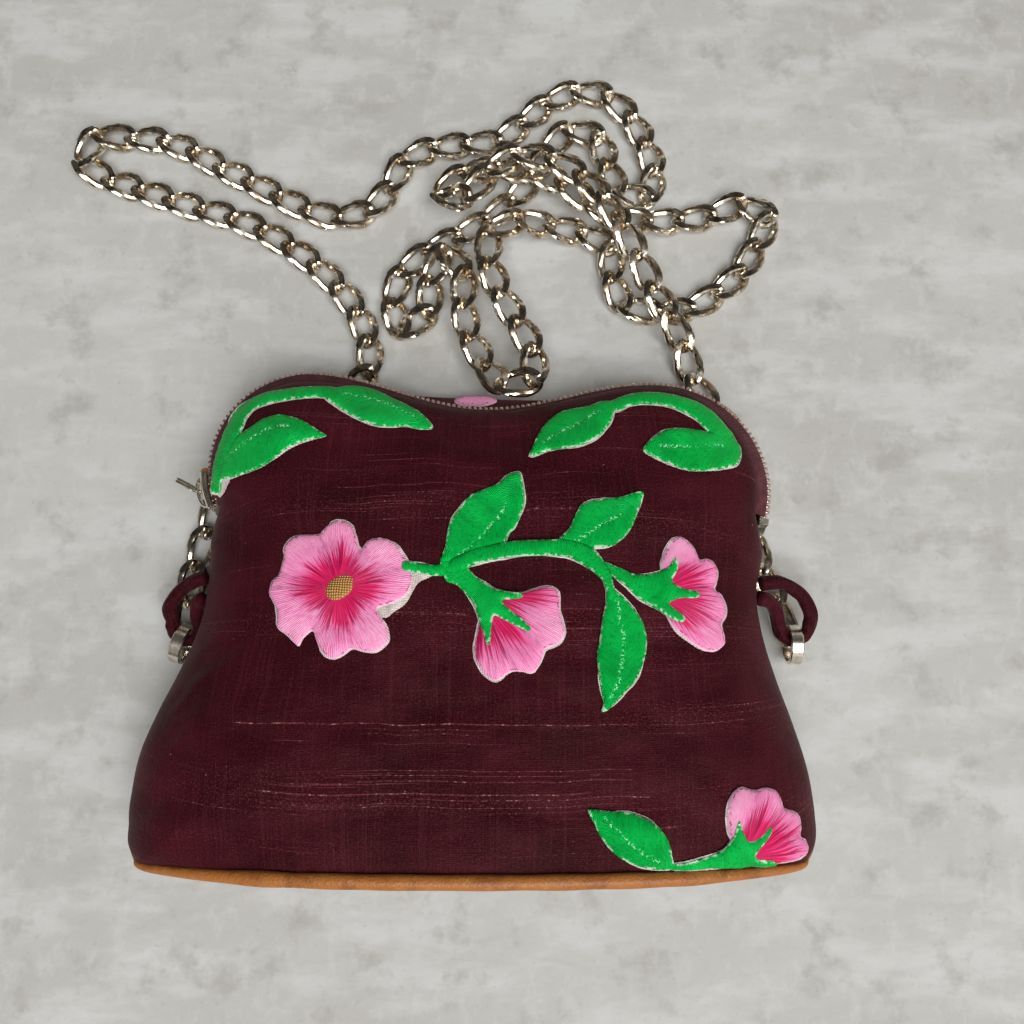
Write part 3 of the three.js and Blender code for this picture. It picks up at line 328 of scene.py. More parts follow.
def swept(rows, closed_loop=False):
    """Closed skin through rows of section points: quads between rows, and a fan at each end of an open
    sweep."""
    rows = np.asarray(rows, float)
    n, m = rows.shape[:2]
    points = rows.reshape(-1, 3)
    faces = [grid(n, m, wrap_rows=closed_loop, wrap_cols=True)]
    if not closed_loop:
        k = np.arange(m)
        first = np.column_stack([k, (k + 1) % m, np.full(m, n * m)])
        last = np.column_stack([(k + 1) % m + (n - 1) * m, k + (n - 1) * m, np.full(m, n * m + 1)])
        points = np.vstack([points, rows[0].mean(0), rows[-1].mean(0)])
        faces += [first, last]
    return points, facing_out(points, faces)


def joined(parts):
    """Several (points, faces, layers) as one."""
    points, quads, tris, layers, start = [], [], [], {}, 0
    for p, f, l in parts:
        points.append(p)
        for block in f:
            (quads if block.shape[1] == 4 else tris).append(block + start)
        for key, v in l.items():
            layers.setdefault(key, []).append(v)
        start += len(p)
    faces = [np.vstack(b) for b in (quads, tris) if b]
    return np.vstack(points), faces, {k: np.concatenate(v) for k, v in layers.items()}


def skins(blocks, closed_loop=False):
    """The closed skins through several blocks of rows, as one."""
    return joined([(*swept(rows, closed_loop), {}) for rows in blocks])[:2]


def arc_length(path):
    """Length along a line of points, from its first."""
    return np.concatenate([[0], np.cumsum(np.linalg.norm(np.diff(path, axis=0), axis=1))])


def columns_at(at, s, table):
    """The table's columns interpolated at some lengths along it."""
    return np.stack([np.interp(at, s, column) for column in table.T], -1)


def power(v, p):
    """sgn(v) |v|^p."""
    return np.sign(v) * np.abs(v) ** p


def circle(count):
    """Angles of a full turn in equal steps."""
    return 2 * np.pi * np.arange(count) / count


def tube_rows(path, radius, sides, squash=1.0):
    """Rows of a tube: P + r (cos a B + squash sin a N), B the side direction up x T and N = T x B."""
    path = np.asarray(path, float)
    t = np.gradient(path, axis=0)
    t /= np.linalg.norm(t, axis=1)[:, None]
    b = np.cross(UP, t)
    b /= np.linalg.norm(b, axis=1)[:, None]
    n = np.cross(t, b)
    a = circle(sides)
    radius = np.broadcast_to(radius, (len(path),))[:, None, None]
    ring = np.cos(a)[None, :, None] * b[:, None] + squash * np.sin(a)[None, :, None] * n[:, None]
    return path[:, None] + radius * ring


# Materials
class Tree:
    """A node tree that makes nodes with their inputs set or linked."""

    def __init__(self, tree):
        self.tree = tree

    def put(self, socket, value):
        if isinstance(value, bpy.types.NodeSocket):
            self.tree.links.new(value, socket)
        elif value is not None:
            socket.default_value = value

    def node(self, kind, *values, **inputs):
        """A new node, its inputs given by place or by name."""
        node = self.tree.nodes.new("ShaderNode" + kind)
        for key, value in (*enumerate(values), *inputs.items()):
            self.put(node.inputs[key], value)
        return node


class Shader(Tree):
    """A material's node tree, with one method per kind of step."""

    def __init__(self, name, rough=0.8, metal=0.0, sheen=0.0, gloss=0.5, coat=0.0,
                 gloss_tint=(1.0, 1.0, 1.0)):
        self.material = bpy.data.materials.new(name)
        self.material.use_nodes = True
        super().__init__(self.material.node_tree)
        self.bsdf = self.tree.nodes["Principled BSDF"]
        for key, value in (("Roughness", rough), ("Metallic", metal), ("Sheen Weight", sheen),
                           ("Specular IOR Level", gloss), ("Specular Tint", (*gloss_tint, 1.0)),
                           ("Coat Weight", coat)):
            self.put(self.bsdf.inputs[key], value)

    def place(self):
        return self.node("TexCoord").outputs["Object"]

    def layer(self, name):
        node = self.node("Attribute")
        node.attribute_name = name
        return node.outputs["Fac"]

    def uv(self, name):
        node = self.node("UVMap")
        node.uv_map = name
        return node.outputs["UV"]

    def math(self, op, a, b=None, c=None):
        node = self.node("Math")
        node.operation = op
        for k, v in enumerate((a, b, c)):
            self.put(node.inputs[k], v)
        return node.outputs[0]

    def mul(self, a, b):
        return self.math("MULTIPLY", a, b)

    def add(self, a, b):
        return self.math("ADD", a, b)

    def sub(self, a, b):
        return self.math("SUBTRACT", a, b)

    def fma(self, a, b, c):
        """a b + c."""
        return self.math("MULTIPLY_ADD", a, b, c)

    def scaled(self, vector, scale):
        return self.node("Mapping", Vector=vector, Scale=scale).outputs[0]

    def split(self, vector):
        return self.node("SeparateXYZ", vector).outputs

    def merge(self, x, y, z=0.0):
        return self.node("CombineXYZ", x, y, z).outputs[0]

    def noise(self, vector, scale, detail=3.0, rough=0.55):
        return self.node("TexNoise", Vector=vector, Scale=scale, Detail=detail,
                         Roughness=rough).outputs["Fac"]

    def stretched(self, vector, scale, detail=3.0, rough=0.55):
        """Noise with a scale of its own along each axis."""
        return self.noise(self.scaled(vector, scale), 1.0, detail, rough)

    def ramp(self, value, low, high, out_low=0.0, out_high=1.0):
        node = self.node("MapRange", value, low, high, out_low, out_high)
        node.interpolation_type = "SMOOTHSTEP"
        return node.outputs[0]

    def mix(self, share, a, b):
        node = self.node("Mix", share)
        node.data_type = "RGBA"
        for socket, v in ((node.inputs[6], a), (node.inputs[7], b)):
            v = srgb(v) if isinstance(v, str) else v
            self.put(socket, (*v, 1.0) if isinstance(v, tuple) else v)
        return node.outputs[2]

    def wave(self, value, pitch):
        """sin(2 pi value / pitch), from 0 to 1."""
        turned = self.mul(value, 2 * math.pi / pitch)
        return self.fma(self.math("SINE", turned), 0.5, 0.5)

    def finish(self, color, rough, height, distance, strength):
        """The material with its colour, its roughness unless that is None, and a bump from the height."""
        self.put(self.bsdf.inputs["Base Color"], color)
        self.put(self.bsdf.inputs["Roughness"], rough)
        bump = self.node("Bump", Distance=distance, Strength=strength, Height=height)
        self.put(self.bsdf.inputs["Normal"], bump.outputs[0])
        return self.material


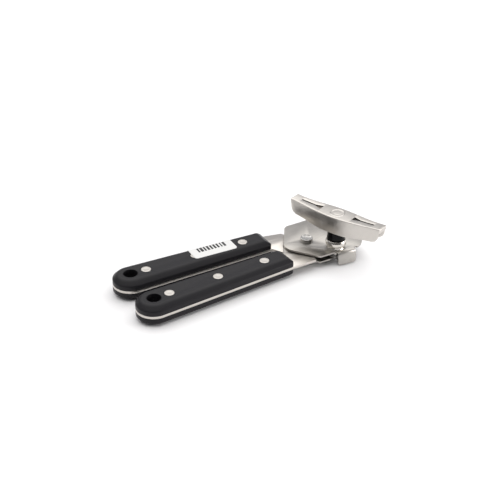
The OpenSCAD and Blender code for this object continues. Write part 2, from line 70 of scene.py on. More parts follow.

++++++++++

Quote, with nothing altered, all lines from the start of the entries to the line that carries "return points, facing_out(points, faces)", inclusive.

▸ **Result**:
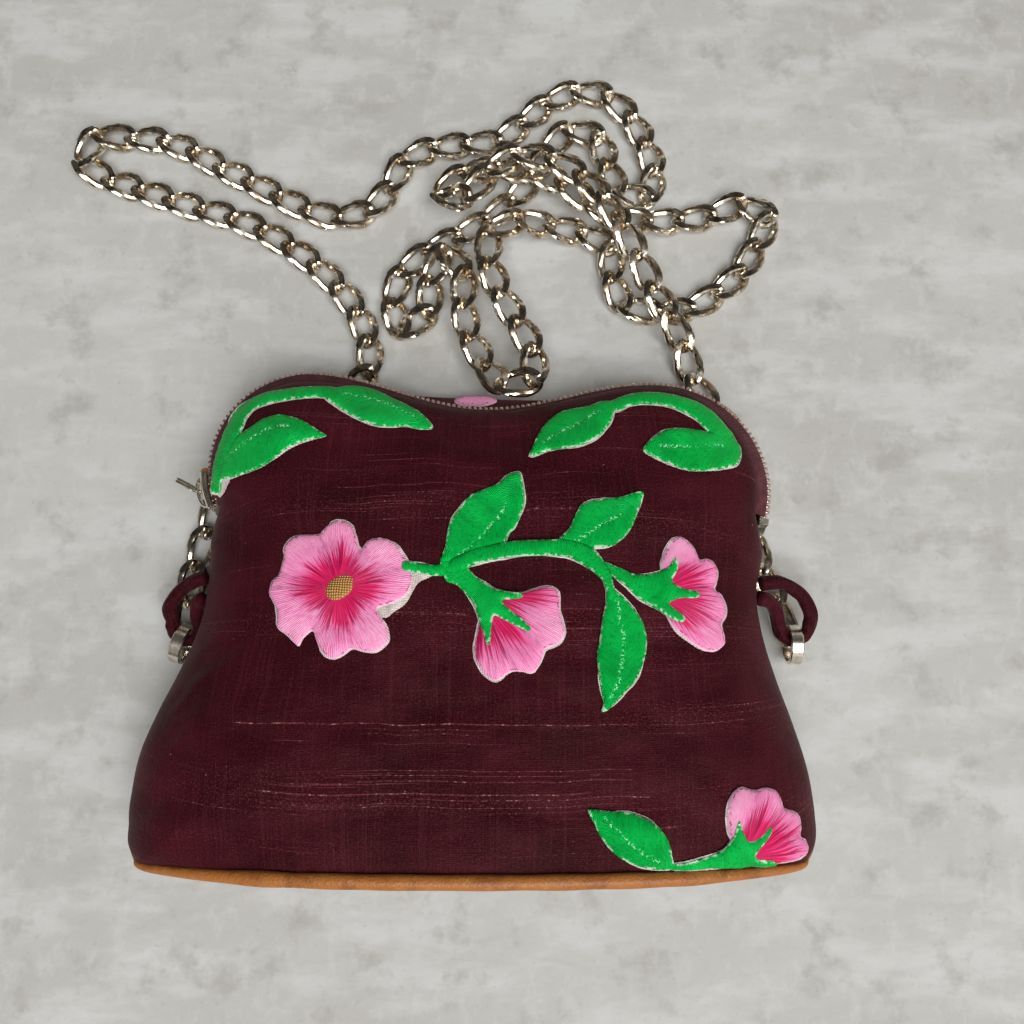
Write part 3 of the three.js and Blender code for this picture. It picks up at line 328 of scene.py. More parts follow.
def swept(rows, closed_loop=False):
    """Closed skin through rows of section points: quads between rows, and a fan at each end of an open
    sweep."""
    rows = np.asarray(rows, float)
    n, m = rows.shape[:2]
    points = rows.reshape(-1, 3)
    faces = [grid(n, m, wrap_rows=closed_loop, wrap_cols=True)]
    if not closed_loop:
        k = np.arange(m)
        first = np.column_stack([k, (k + 1) % m, np.full(m, n * m)])
        last = np.column_stack([(k + 1) % m + (n - 1) * m, k + (n - 1) * m, np.full(m, n * m + 1)])
        points = np.vstack([points, rows[0].mean(0), rows[-1].mean(0)])
        faces += [first, last]
    return points, facing_out(points, faces)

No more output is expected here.